El siempre polémico director franco-argentino Gaspar Noé (Buenos Aires, 1963) nos tiene acostumbrados a apuestas formales radicales y arriesgadas, desde la perspectiva subjetiva y voladora del alma del protagonista asesinado en Enter the Void (2009) al porno en 3D de Love (2015). En su nuevo filme, Vortex, presentado en el Festival de Cannes en 2021 y ganador del premio Zabaltegui-Tabakalera del Festival de San Sebastián, apuesta por un estricto uso de la pantalla partida.
Este recurso no es nuevo ni en el cine de autor –lo han practicado directores españoles como Jaime Rosales en La soledad (2007) o Luis López Carrasco en El año del descubrimiento (2020)– ni en la propia filmografía de Noé, que ya lo utilizó en el reciente mediometraje Lux Aeterna (2019), aunque su uso no dejaba de parecer más un capricho que una herramienta expresiva adecuada para la historia. Todo lo contrario ocurre en Vortex.
El filme aborda una de las cuestiones más invisibles en la creación contemporánea: la dura realidad de la vejez en nuestra sociedad actual. Con un argumento que recuerda al Amor (2012) de Michael Haneke, Vortex nos sitúa en el apartamento de una pareja de octogenarios de clase media. Ella (interpretada de manera prodigiosa por la legendaria actriz francesa Françoise Lebrun), que fue psiquiatra, ahora sufre Alzheimer. Él (al que da vida el director italiano Dario Argento) es un intelectual con problemas de corazón que pretende escribir un libro sobre la relación de los sueños y el cine titulado Psiche.
Tras un idílico prólogo, en el que ambos comparten una copa de vino y un aperitivo en la terraza de la vivienda, se produce la división de la pantalla y en cada mitad seguiremos los pasos simultáneos de los dos protagonistas, incluso cuando se sientan el uno al lado del otro. Esto consigue individualizar la experiencia de los dos personajes, una pareja que sin duda se quiere y se tiene cariño, pero que en realidad vive en dimensiones distintas de la realidad. Por otro lado, este recurso desorienta al espectador, que nunca sabe si está mirando donde debe.

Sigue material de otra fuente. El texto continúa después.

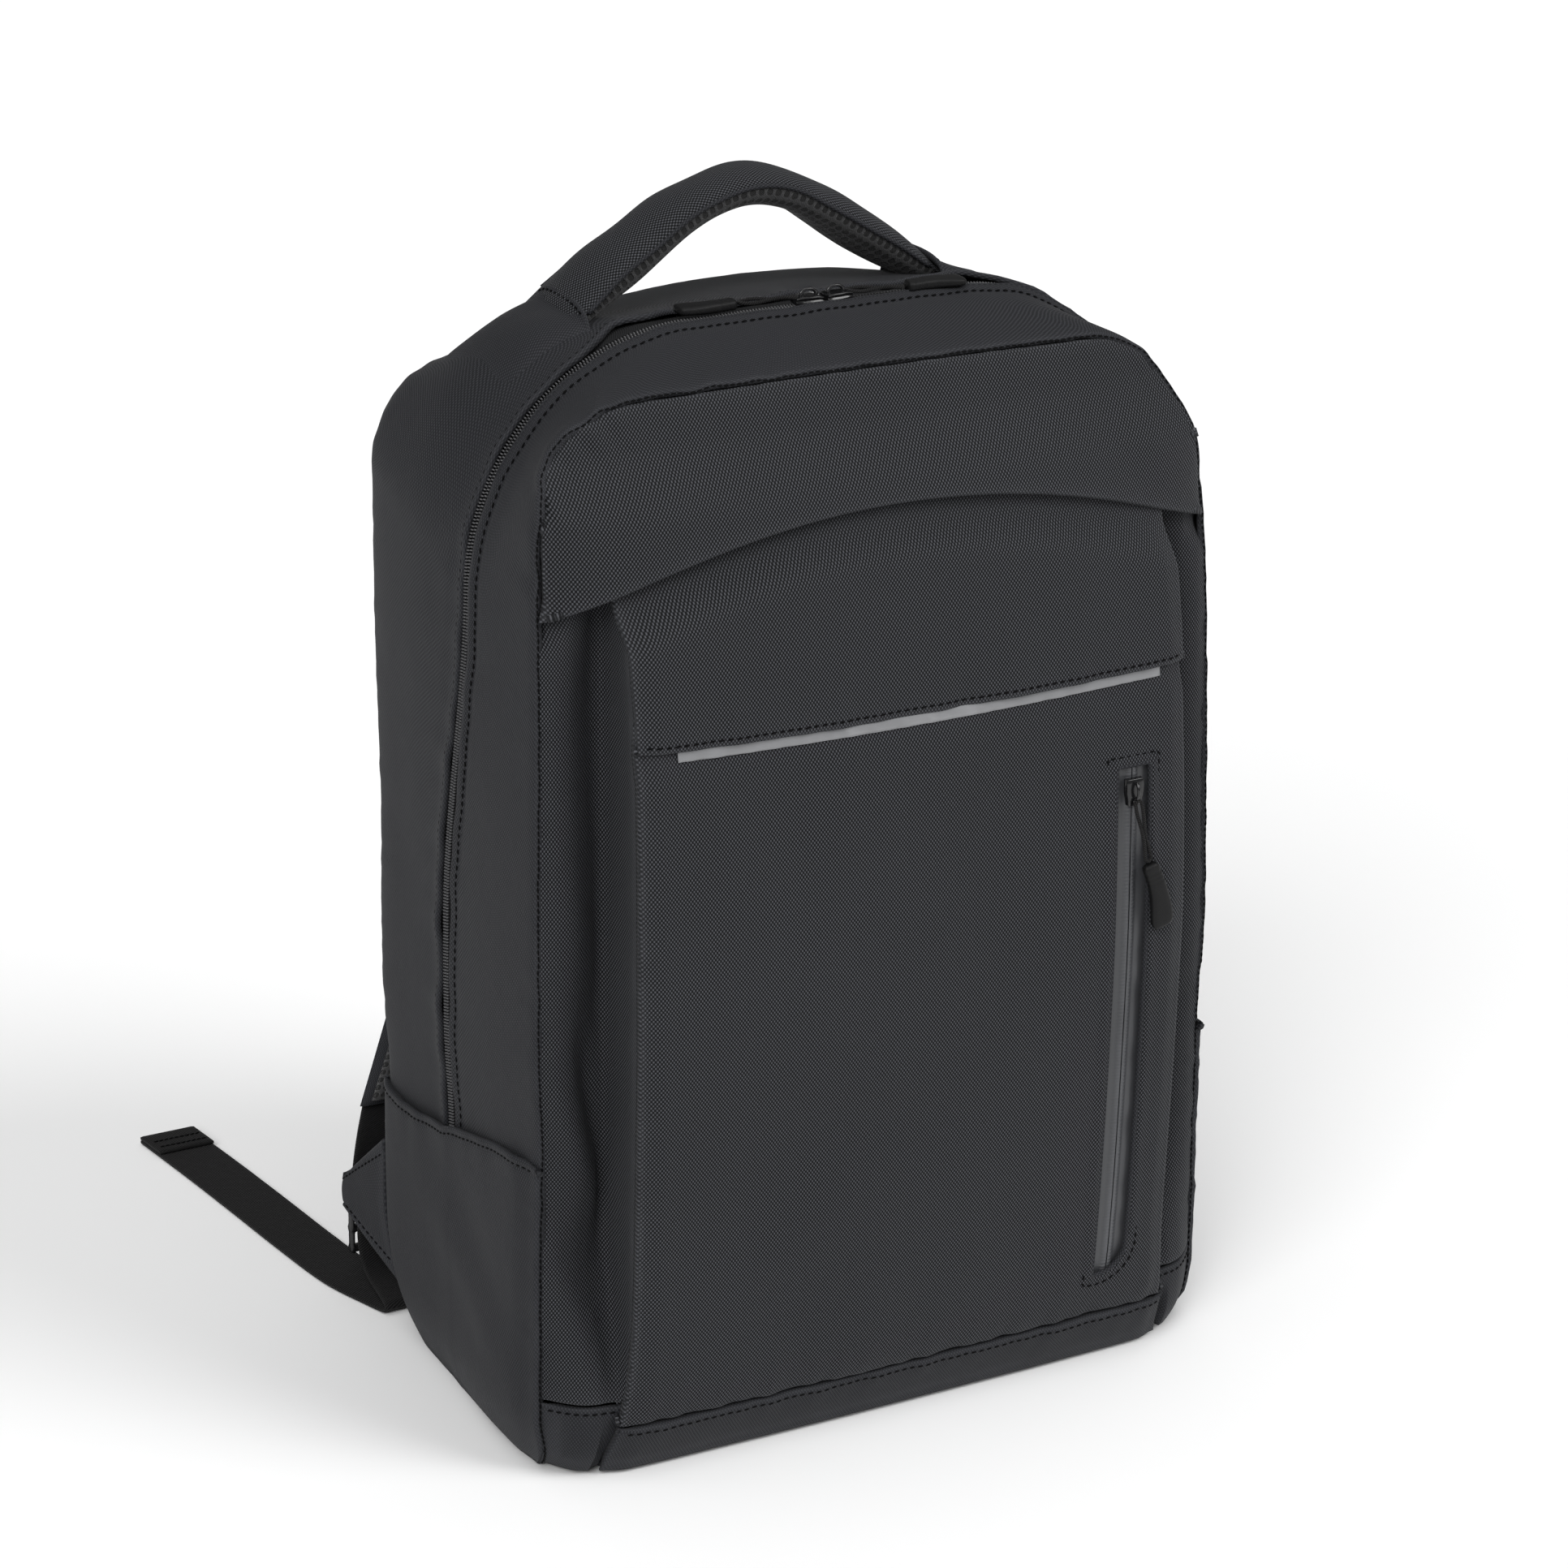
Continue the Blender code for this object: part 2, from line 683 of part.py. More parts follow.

Noé no busca ser complaciente ni emotivo (al contrario, es tan despiadado como siempre). La asfixiante atmósfera que diseña aborta la posibilidad de caer en el drama social para situarse cerca del cine de terror y transmitir el miedo, la soledad y la tristeza de los personajes desde la mayor crudeza posible. A ello contribuye la cámara en mano y el diseño del interior de la vivienda, plagado de libros, de fotos y de carteles. Una vivienda claustrofóbica que apenas se atreven a abandonar, como si fuera una jaula.
La monotonía del día a día solo se ve interrumpida por los episodios de demencia de la mujer y por las puntuales visitas de un hijo que, como dice, no puede ayudarles ya que apenas puede ayudarse a sí mismo. Ese es el drama que atrapa el mejor cronista de lo inhumano de nuestra naturaleza, que se muestra, a pesar de todo, más sobrio y accesible que nunca antes.